**Instruction:** Only the lines from the line that has "(0.0, 0.0), satin)" through the line that has "BOX_RADIANCE = 1.12" should be reproduced, exactly and with both ends kept.

**Data for this task:**
>>>>

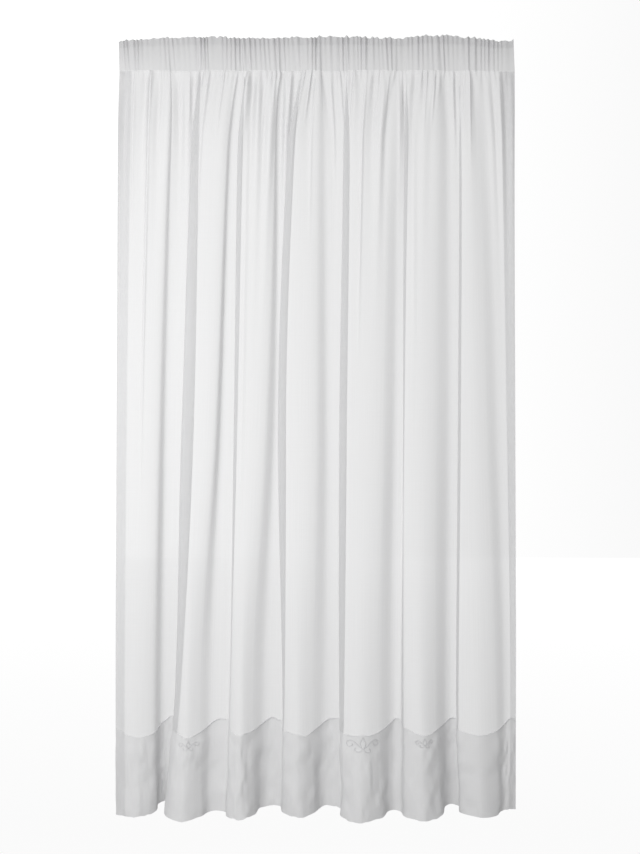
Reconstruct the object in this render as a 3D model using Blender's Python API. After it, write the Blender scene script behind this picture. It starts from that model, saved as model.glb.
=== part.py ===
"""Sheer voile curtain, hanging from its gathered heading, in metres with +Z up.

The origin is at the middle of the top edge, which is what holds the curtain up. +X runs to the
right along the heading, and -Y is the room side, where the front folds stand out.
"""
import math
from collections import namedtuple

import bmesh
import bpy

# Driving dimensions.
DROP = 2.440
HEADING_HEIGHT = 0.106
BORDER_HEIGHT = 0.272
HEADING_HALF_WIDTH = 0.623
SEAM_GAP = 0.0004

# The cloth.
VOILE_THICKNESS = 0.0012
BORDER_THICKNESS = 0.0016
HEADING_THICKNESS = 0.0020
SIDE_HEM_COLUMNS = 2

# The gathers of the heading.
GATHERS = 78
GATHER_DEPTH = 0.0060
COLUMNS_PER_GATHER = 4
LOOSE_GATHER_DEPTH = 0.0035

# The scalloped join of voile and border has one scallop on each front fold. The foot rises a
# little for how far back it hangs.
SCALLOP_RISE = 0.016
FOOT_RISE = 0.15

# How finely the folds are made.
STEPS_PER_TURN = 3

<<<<
>>>>

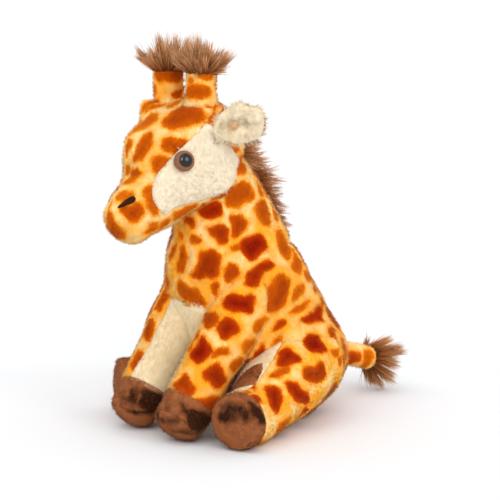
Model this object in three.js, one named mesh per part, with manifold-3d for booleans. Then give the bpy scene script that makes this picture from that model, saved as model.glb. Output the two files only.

<<<<
>>>>

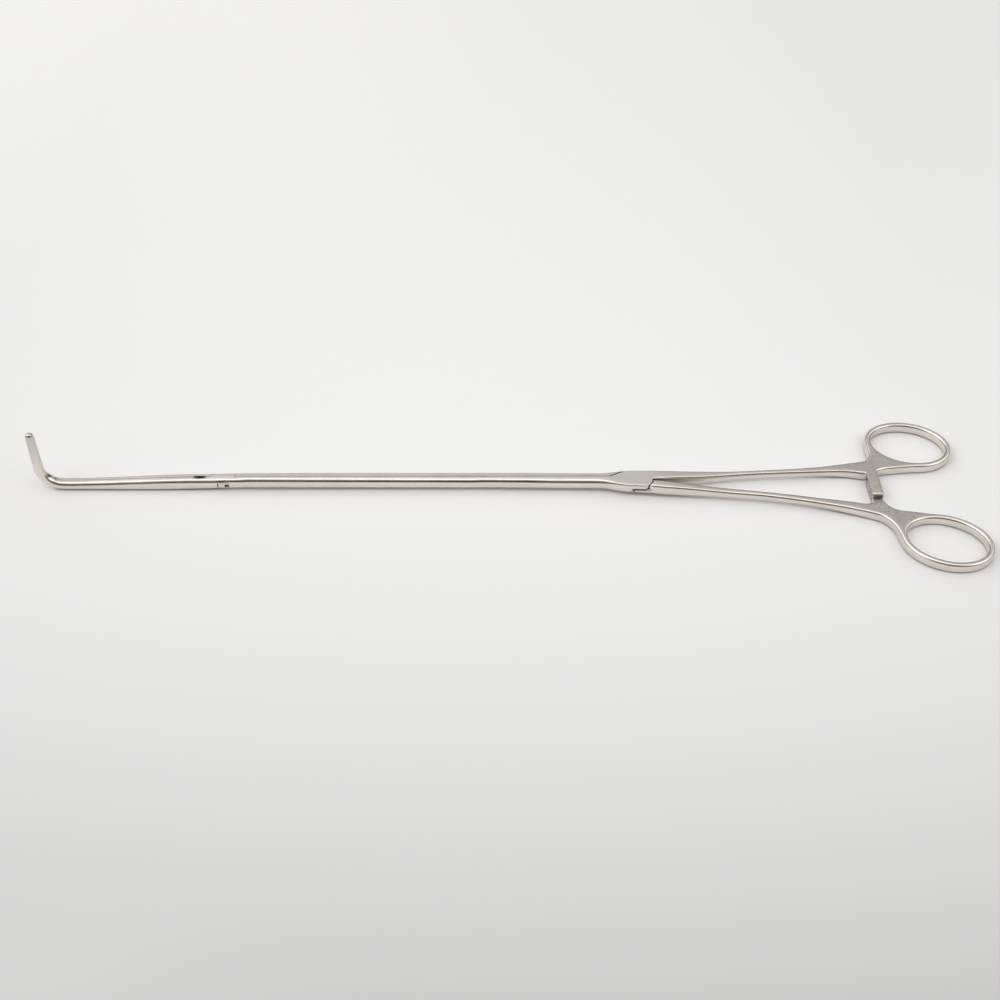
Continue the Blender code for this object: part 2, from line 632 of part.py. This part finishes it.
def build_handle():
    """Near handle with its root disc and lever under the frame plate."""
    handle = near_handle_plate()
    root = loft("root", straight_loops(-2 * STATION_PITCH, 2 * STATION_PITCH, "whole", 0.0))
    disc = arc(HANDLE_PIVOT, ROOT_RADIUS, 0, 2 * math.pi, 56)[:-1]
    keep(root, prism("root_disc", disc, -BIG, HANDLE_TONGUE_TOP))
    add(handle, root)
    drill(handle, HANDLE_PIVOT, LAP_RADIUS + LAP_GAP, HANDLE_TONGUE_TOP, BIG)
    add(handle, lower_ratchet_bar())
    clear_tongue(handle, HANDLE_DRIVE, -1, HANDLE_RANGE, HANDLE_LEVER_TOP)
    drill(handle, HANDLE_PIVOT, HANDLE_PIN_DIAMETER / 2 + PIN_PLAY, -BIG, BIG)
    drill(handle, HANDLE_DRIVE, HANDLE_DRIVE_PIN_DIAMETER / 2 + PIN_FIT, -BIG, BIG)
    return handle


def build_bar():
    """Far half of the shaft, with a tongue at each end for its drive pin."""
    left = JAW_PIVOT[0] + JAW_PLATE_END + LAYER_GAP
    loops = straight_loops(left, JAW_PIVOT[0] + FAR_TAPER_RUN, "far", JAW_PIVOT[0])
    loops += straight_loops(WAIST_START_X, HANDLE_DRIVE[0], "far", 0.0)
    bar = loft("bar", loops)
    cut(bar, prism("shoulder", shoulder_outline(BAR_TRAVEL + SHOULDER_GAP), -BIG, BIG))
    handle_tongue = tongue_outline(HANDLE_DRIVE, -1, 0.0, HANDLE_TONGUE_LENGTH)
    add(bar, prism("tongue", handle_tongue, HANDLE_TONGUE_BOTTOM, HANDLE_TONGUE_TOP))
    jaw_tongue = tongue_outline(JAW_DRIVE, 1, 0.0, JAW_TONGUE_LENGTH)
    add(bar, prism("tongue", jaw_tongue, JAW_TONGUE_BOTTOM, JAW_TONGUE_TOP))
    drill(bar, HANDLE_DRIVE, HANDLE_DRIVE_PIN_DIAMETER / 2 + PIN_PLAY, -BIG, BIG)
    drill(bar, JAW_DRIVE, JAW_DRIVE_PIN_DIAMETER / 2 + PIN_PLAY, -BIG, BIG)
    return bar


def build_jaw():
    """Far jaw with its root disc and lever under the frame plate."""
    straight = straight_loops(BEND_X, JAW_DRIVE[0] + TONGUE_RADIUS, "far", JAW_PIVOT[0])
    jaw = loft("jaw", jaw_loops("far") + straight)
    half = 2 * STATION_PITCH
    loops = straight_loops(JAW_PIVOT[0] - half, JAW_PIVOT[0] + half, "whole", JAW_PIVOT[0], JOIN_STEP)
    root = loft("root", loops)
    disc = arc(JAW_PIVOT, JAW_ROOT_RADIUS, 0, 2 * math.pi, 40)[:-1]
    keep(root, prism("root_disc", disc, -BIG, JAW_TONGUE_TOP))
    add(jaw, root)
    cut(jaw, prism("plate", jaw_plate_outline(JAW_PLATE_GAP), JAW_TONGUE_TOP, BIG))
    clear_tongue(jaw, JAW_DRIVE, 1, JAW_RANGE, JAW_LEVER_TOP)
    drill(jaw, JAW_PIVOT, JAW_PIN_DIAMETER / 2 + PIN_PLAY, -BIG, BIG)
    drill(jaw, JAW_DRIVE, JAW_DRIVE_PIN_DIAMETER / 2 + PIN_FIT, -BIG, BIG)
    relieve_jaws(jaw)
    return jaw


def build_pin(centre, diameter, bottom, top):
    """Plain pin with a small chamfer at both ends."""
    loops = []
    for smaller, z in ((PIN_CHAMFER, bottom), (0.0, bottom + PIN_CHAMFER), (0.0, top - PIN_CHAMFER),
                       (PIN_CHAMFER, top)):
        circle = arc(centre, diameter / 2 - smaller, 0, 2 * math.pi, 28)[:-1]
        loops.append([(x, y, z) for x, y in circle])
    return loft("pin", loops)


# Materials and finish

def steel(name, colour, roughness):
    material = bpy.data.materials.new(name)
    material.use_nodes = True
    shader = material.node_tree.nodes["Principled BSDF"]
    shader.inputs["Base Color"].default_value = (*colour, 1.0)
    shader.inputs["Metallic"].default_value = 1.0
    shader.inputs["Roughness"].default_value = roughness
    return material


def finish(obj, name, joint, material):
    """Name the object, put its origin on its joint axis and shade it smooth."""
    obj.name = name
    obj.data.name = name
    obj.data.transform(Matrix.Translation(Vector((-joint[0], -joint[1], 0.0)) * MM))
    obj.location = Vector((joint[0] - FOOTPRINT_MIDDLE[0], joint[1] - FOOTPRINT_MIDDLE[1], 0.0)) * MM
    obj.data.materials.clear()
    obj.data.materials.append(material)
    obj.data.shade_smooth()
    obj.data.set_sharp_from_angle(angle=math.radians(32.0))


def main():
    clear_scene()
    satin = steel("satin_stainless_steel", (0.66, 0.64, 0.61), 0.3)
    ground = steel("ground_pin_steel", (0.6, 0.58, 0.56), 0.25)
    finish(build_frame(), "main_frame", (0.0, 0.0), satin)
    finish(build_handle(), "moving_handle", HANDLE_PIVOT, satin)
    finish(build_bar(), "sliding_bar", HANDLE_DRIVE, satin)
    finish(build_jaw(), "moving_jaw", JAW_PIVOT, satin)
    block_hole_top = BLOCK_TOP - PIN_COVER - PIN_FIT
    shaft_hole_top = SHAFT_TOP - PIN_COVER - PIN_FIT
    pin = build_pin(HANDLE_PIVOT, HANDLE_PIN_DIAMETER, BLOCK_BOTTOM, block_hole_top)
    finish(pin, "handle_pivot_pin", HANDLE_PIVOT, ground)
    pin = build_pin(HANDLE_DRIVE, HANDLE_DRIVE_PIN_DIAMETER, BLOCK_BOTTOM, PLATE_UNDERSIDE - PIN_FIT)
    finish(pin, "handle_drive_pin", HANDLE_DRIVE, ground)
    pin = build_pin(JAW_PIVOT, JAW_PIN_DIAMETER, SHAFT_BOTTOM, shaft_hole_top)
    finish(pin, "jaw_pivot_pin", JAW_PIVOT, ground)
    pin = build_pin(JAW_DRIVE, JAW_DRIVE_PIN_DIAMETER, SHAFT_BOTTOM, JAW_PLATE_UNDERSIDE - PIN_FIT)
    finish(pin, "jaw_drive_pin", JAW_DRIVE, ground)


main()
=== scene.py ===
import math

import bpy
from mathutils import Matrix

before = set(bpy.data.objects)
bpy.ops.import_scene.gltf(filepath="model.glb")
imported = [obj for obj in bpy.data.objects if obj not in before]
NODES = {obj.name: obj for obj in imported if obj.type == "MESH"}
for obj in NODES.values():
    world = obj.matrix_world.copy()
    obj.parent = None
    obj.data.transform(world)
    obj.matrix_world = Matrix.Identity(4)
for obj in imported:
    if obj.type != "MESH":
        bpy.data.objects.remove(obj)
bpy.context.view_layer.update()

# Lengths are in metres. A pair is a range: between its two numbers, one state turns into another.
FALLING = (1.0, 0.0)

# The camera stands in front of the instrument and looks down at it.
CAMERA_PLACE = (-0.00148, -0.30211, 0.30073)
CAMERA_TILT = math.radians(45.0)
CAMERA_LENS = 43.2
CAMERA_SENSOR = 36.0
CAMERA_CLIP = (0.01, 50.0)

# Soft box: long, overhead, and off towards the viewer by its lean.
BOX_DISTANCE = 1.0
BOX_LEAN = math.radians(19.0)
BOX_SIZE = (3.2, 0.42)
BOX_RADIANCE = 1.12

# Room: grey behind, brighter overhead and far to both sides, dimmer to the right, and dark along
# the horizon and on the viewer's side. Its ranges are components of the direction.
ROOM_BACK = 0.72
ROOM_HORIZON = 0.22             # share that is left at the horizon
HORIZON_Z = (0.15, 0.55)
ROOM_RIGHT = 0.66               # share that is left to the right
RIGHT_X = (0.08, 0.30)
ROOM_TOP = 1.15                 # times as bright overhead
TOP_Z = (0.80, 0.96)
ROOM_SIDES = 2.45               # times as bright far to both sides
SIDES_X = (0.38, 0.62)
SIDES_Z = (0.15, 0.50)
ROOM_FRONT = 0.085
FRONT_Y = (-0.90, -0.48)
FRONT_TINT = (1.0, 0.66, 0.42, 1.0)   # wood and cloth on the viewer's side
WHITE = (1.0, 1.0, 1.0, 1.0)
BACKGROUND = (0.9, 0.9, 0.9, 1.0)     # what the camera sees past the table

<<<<

**Task result:**
    finish(build_frame(), "main_frame", (0.0, 0.0), satin)
    finish(build_handle(), "moving_handle", HANDLE_PIVOT, satin)
    finish(build_bar(), "sliding_bar", HANDLE_DRIVE, satin)
    finish(build_jaw(), "moving_jaw", JAW_PIVOT, satin)
    block_hole_top = BLOCK_TOP - PIN_COVER - PIN_FIT
    shaft_hole_top = SHAFT_TOP - PIN_COVER - PIN_FIT
    pin = build_pin(HANDLE_PIVOT, HANDLE_PIN_DIAMETER, BLOCK_BOTTOM, block_hole_top)
    finish(pin, "handle_pivot_pin", HANDLE_PIVOT, ground)
    pin = build_pin(HANDLE_DRIVE, HANDLE_DRIVE_PIN_DIAMETER, BLOCK_BOTTOM, PLATE_UNDERSIDE - PIN_FIT)
    finish(pin, "handle_drive_pin", HANDLE_DRIVE, ground)
    pin = build_pin(JAW_PIVOT, JAW_PIN_DIAMETER, SHAFT_BOTTOM, shaft_hole_top)
    finish(pin, "jaw_pivot_pin", JAW_PIVOT, ground)
    pin = build_pin(JAW_DRIVE, JAW_DRIVE_PIN_DIAMETER, SHAFT_BOTTOM, JAW_PLATE_UNDERSIDE - PIN_FIT)
    finish(pin, "jaw_drive_pin", JAW_DRIVE, ground)


main()
=== scene.py ===
import math

import bpy
from mathutils import Matrix

before = set(bpy.data.objects)
bpy.ops.import_scene.gltf(filepath="model.glb")
imported = [obj for obj in bpy.data.objects if obj not in before]
NODES = {obj.name: obj for obj in imported if obj.type == "MESH"}
for obj in NODES.values():
    world = obj.matrix_world.copy()
    obj.parent = None
    obj.data.transform(world)
    obj.matrix_world = Matrix.Identity(4)
for obj in imported:
    if obj.type != "MESH":
        bpy.data.objects.remove(obj)
bpy.context.view_layer.update()

# Lengths are in metres. A pair is a range: between its two numbers, one state turns into another.
FALLING = (1.0, 0.0)

# The camera stands in front of the instrument and looks down at it.
CAMERA_PLACE = (-0.00148, -0.30211, 0.30073)
CAMERA_TILT = math.radians(45.0)
CAMERA_LENS = 43.2
CAMERA_SENSOR = 36.0
CAMERA_CLIP = (0.01, 50.0)

# Soft box: long, overhead, and off towards the viewer by its lean.
BOX_DISTANCE = 1.0
BOX_LEAN = math.radians(19.0)
BOX_SIZE = (3.2, 0.42)
BOX_RADIANCE = 1.12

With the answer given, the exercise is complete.